I'm using OpenLayers with an ordinary mercator map and I'm trying to sample a bounding box by finding a grid of points in latlong.
The bbox is expressed in latlon, e.g.
48.1388,-15.3616,55.2057,-3.9359
I can define a distance in degrees (e.g. x: 2.5, y: 2.4) and work out the points from there.
But I'd like to express this distance in metres (e.g. 50000) in order to relate it to the user mindset (people understand metres, not degrees).
How can I convert this distance? I know how to reproject a point, but not a distance.
Thanks for any hints!
Mulone
Use the haversine formula to get the distance between two points of lat/long. This assumes the earth is a sphere (which is, for most cases, "good enough").

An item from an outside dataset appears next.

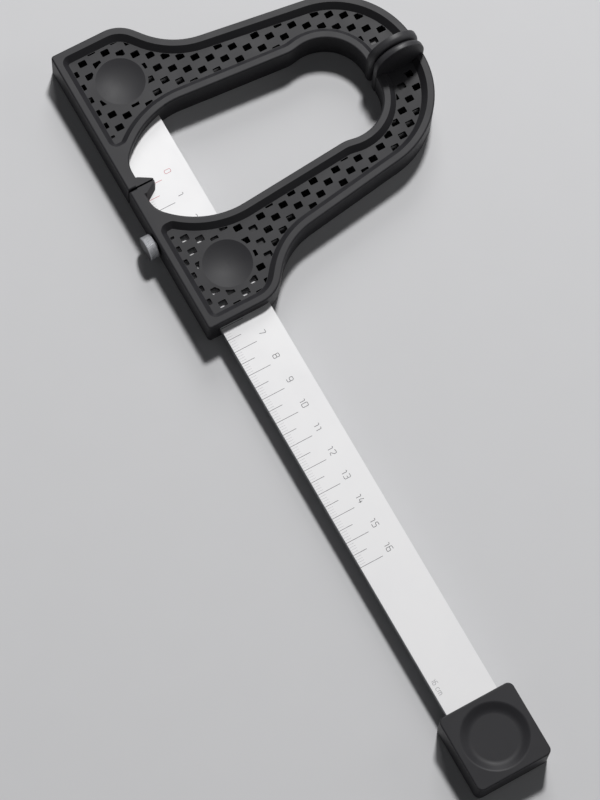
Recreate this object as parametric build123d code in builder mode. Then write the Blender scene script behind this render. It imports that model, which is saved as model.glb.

A Javascript implementation of it (shamelessly stolen from here) looks like this:
var R = 6371; // km
var dLat = (lat2-lat1).toRad();
var dLon = (lon2-lon1).toRad();
var a = Math.sin(dLat/2) * Math.sin(dLat/2) +
Math.cos(lat1.toRad()) * Math.cos(lat2.toRad()) *
Math.sin(dLon/2) * Math.sin(dLon/2);
var c = 2 * Math.atan2(Math.sqrt(a), Math.sqrt(1-a));
var d = R * c;
Without allowing for the slightly non-spherical shape of the earth,
One minute of latitude North to south = 1 Nautical Mile = 6075 feet
So One degree = 60 Minutes = 60 * 6075 feet
There are 3.28 Feet in a meter so
One degree = 60 * 6075 / 3.28 Meters = 111,128 meters
Alternatively, one minute of Latitude = 1,852 Meters
So One degree = 60 * 1852 meters = 111,120 meters
I'm not sure which is more accurate...
For One degree of Longitude, do the same thing, but Multiply by the Cosine (Latitude) since the Longitude lines get closer together as you move north.
The transformation between degrees and metres varies across the Earth's surface.

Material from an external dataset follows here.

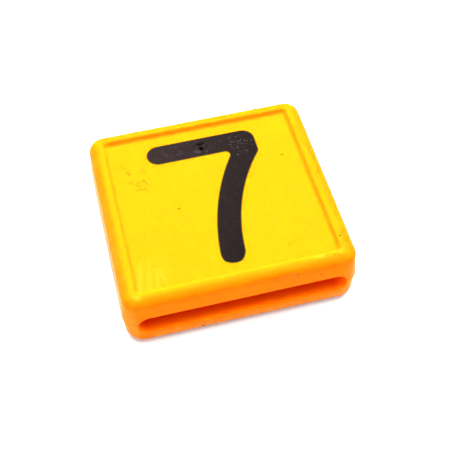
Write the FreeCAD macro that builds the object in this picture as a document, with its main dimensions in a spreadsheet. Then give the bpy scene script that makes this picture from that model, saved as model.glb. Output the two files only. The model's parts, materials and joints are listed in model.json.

Assuming a spherical Earth, degrees latitude = distance * 360 / (2*PI * 6400000)
Note that longitude will vary according to the latitude:
Degrees longitude = distance *360 * / (2*PI* cos(latitude) )
The above is for the Earth's surface, and does not use the Mercator projection. If you wish to work with projected linear distance, then you will need to use the Mercator projection.